Reproduce exactly and only the lines running from the one with "TAIL_COLUMNS, TAIL_ROWS, TAIL_SHORT))" through the one with "obj.matrix_world = world", both end lines included.

**Information given:**
☆ ☆ ☆ ☆ ☆

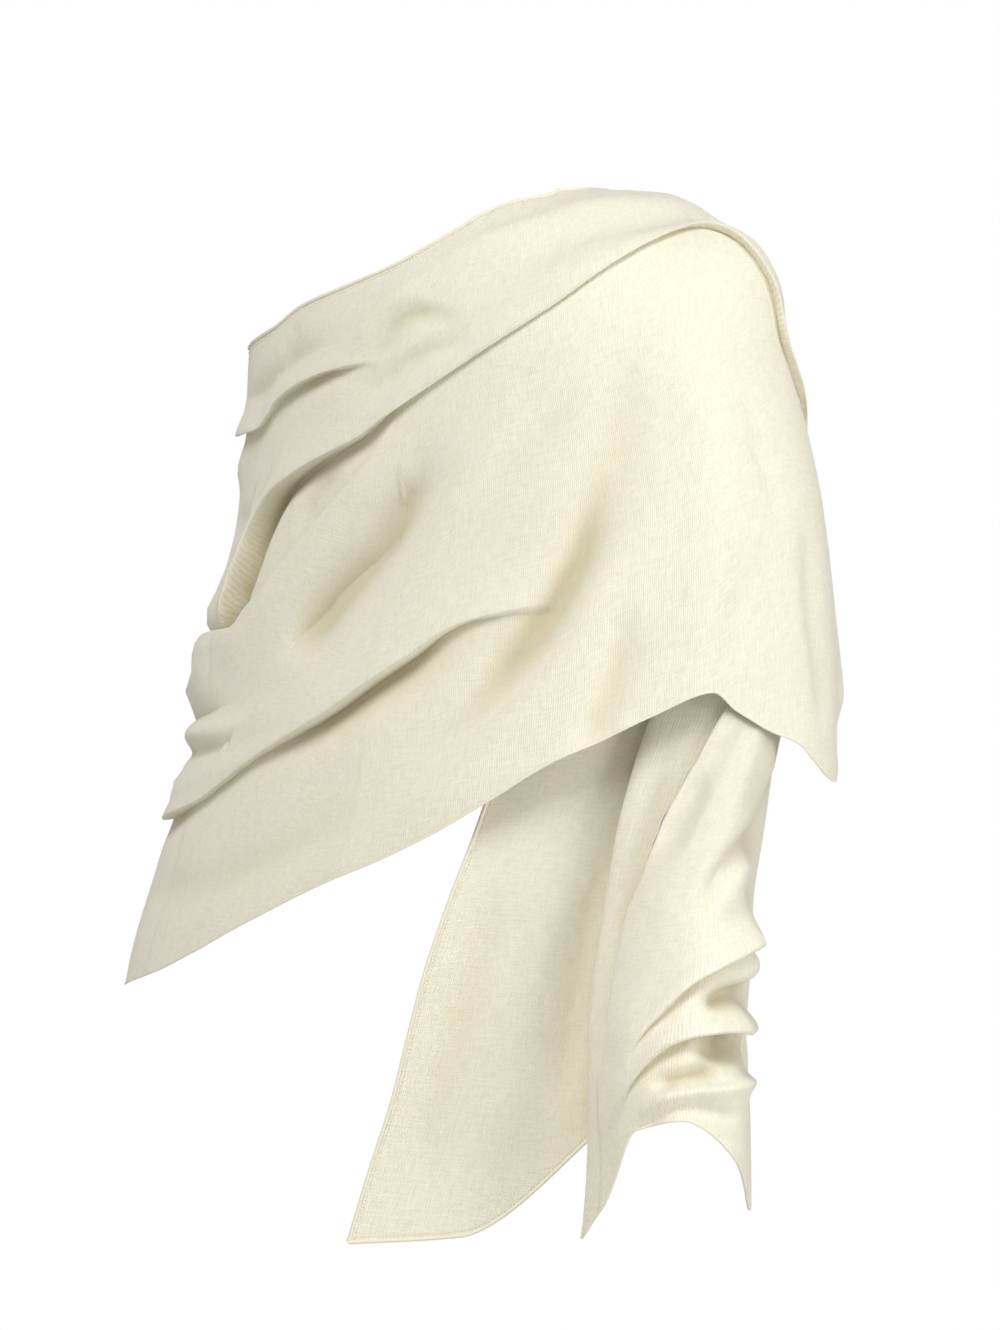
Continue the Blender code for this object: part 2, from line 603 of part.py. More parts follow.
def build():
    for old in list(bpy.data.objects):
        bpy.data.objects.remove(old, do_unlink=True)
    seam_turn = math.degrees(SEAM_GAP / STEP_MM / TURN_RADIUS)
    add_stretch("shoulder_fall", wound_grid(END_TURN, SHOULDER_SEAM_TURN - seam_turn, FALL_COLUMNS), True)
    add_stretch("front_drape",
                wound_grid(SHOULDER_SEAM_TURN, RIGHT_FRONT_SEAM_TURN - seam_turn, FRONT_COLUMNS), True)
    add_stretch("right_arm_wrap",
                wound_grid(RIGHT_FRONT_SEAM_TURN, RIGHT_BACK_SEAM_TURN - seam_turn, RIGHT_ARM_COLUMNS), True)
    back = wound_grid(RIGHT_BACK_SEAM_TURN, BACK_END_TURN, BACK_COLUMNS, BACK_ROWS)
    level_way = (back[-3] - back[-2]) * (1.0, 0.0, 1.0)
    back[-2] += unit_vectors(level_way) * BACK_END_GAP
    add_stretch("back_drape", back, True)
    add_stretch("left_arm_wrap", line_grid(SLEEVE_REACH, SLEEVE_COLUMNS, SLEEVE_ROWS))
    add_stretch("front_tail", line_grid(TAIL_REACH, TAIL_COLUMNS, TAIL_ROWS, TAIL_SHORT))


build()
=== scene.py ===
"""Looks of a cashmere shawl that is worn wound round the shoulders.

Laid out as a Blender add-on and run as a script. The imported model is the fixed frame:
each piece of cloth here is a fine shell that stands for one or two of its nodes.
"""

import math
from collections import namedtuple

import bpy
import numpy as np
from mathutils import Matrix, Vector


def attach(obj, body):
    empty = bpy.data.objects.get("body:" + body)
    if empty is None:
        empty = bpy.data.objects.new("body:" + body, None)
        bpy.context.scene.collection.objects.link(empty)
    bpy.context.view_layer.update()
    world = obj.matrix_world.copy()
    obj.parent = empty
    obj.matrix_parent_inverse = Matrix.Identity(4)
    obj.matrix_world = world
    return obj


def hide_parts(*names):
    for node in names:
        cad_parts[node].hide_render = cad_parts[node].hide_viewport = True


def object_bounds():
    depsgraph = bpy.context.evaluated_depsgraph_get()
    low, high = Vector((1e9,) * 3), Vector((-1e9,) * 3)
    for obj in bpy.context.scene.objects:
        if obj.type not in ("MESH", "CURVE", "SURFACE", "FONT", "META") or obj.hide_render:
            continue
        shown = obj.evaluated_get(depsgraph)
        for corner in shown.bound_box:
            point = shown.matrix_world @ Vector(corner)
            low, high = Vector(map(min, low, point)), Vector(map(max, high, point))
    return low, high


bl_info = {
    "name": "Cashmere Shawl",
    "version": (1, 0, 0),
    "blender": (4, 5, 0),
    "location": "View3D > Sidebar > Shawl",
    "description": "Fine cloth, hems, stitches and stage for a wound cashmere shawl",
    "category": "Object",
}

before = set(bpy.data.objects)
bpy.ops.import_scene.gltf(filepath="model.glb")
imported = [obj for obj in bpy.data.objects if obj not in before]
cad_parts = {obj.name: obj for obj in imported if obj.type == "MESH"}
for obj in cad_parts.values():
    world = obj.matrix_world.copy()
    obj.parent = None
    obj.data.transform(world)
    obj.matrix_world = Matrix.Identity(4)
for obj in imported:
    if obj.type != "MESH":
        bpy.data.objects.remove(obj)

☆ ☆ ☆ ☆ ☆

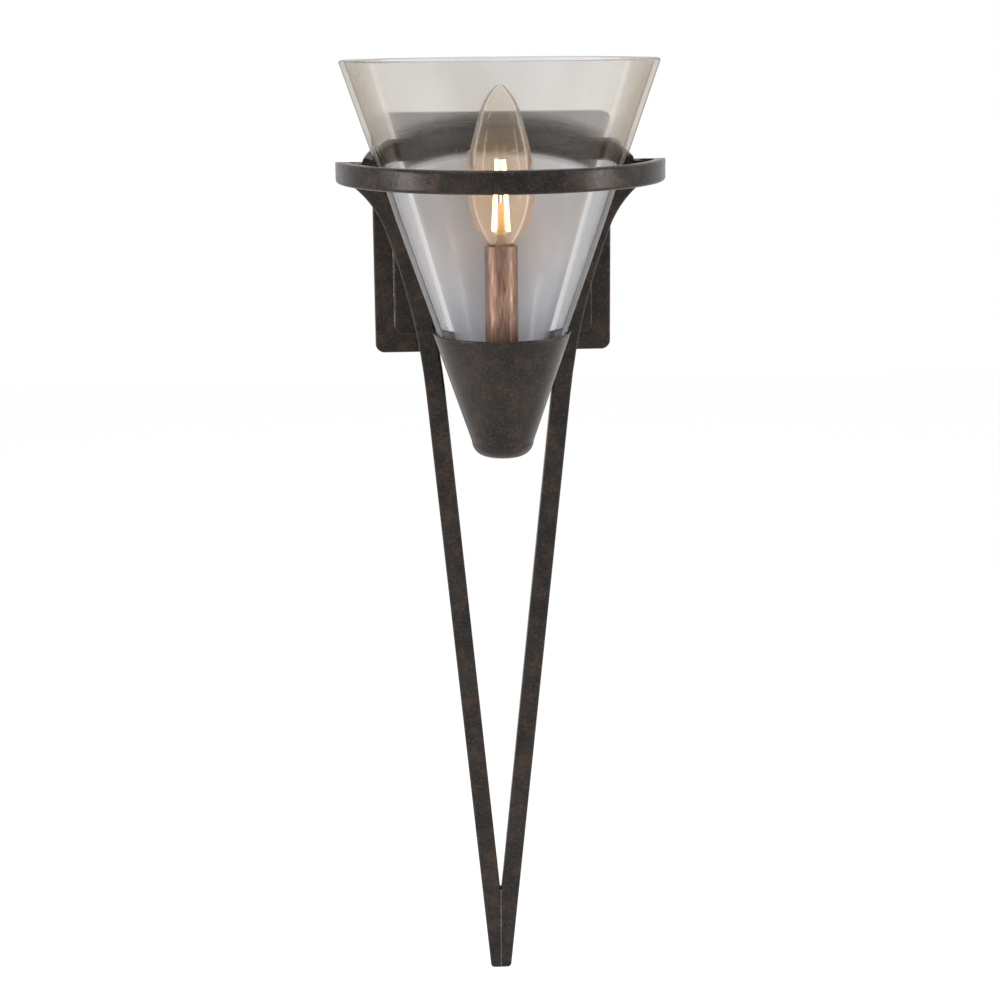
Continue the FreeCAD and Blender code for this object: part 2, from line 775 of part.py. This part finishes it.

☆ ☆ ☆ ☆ ☆

**Task response:**
    add_stretch("front_tail", line_grid(TAIL_REACH, TAIL_COLUMNS, TAIL_ROWS, TAIL_SHORT))


build()
=== scene.py ===
"""Looks of a cashmere shawl that is worn wound round the shoulders.

Laid out as a Blender add-on and run as a script. The imported model is the fixed frame:
each piece of cloth here is a fine shell that stands for one or two of its nodes.
"""

import math
from collections import namedtuple

import bpy
import numpy as np
from mathutils import Matrix, Vector


def attach(obj, body):
    empty = bpy.data.objects.get("body:" + body)
    if empty is None:
        empty = bpy.data.objects.new("body:" + body, None)
        bpy.context.scene.collection.objects.link(empty)
    bpy.context.view_layer.update()
    world = obj.matrix_world.copy()
    obj.parent = empty
    obj.matrix_parent_inverse = Matrix.Identity(4)
    obj.matrix_world = world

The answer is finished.